• _Aim_
Take the material below and write it all out again exactly.

☆ ☆ ☆

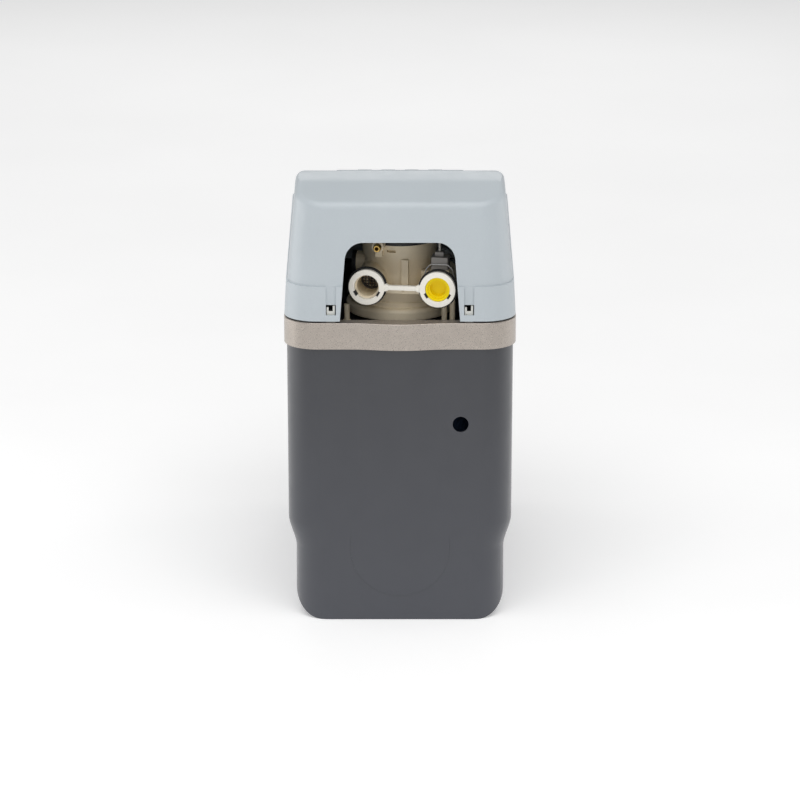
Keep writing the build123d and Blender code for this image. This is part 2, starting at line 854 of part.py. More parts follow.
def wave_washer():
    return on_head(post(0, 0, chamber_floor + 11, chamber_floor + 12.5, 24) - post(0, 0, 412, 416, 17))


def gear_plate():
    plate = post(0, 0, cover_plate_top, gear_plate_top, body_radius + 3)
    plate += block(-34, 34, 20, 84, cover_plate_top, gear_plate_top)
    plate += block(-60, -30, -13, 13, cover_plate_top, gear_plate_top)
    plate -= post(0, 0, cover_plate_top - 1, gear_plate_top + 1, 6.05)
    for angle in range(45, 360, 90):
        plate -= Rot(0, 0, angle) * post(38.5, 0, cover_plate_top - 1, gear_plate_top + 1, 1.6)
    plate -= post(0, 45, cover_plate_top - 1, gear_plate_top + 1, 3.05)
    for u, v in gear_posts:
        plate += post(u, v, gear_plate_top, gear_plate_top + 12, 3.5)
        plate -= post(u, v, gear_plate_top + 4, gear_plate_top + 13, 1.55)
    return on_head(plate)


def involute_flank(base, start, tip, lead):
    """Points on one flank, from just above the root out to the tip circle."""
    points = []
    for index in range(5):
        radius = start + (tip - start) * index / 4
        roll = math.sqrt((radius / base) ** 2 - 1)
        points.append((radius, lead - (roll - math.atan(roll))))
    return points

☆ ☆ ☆

• _Exercise answer_
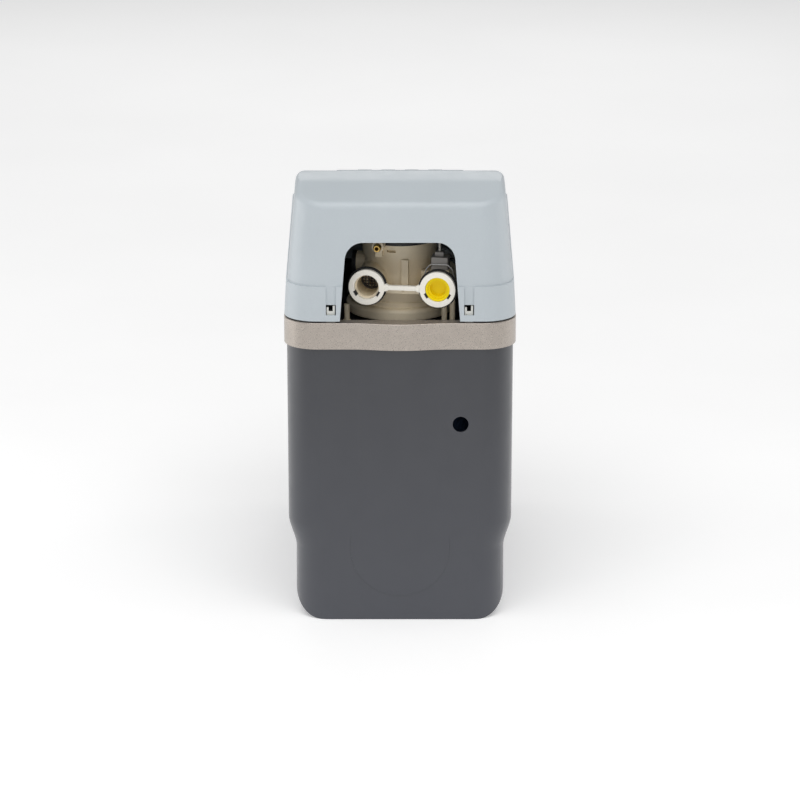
Keep writing the build123d and Blender code for this image. This is part 2, starting at line 854 of part.py. More parts follow.
def wave_washer():
    return on_head(post(0, 0, chamber_floor + 11, chamber_floor + 12.5, 24) - post(0, 0, 412, 416, 17))


def gear_plate():
    plate = post(0, 0, cover_plate_top, gear_plate_top, body_radius + 3)
    plate += block(-34, 34, 20, 84, cover_plate_top, gear_plate_top)
    plate += block(-60, -30, -13, 13, cover_plate_top, gear_plate_top)
    plate -= post(0, 0, cover_plate_top - 1, gear_plate_top + 1, 6.05)
    for angle in range(45, 360, 90):
        plate -= Rot(0, 0, angle) * post(38.5, 0, cover_plate_top - 1, gear_plate_top + 1, 1.6)
    plate -= post(0, 45, cover_plate_top - 1, gear_plate_top + 1, 3.05)
    for u, v in gear_posts:
        plate += post(u, v, gear_plate_top, gear_plate_top + 12, 3.5)
        plate -= post(u, v, gear_plate_top + 4, gear_plate_top + 13, 1.55)
    return on_head(plate)


def involute_flank(base, start, tip, lead):
    """Points on one flank, from just above the root out to the tip circle."""
    points = []
    for index in range(5):
        radius = start + (tip - start) * index / 4
        roll = math.sqrt((radius / base) ** 2 - 1)
        points.append((radius, lead - (roll - math.atan(roll))))
    return points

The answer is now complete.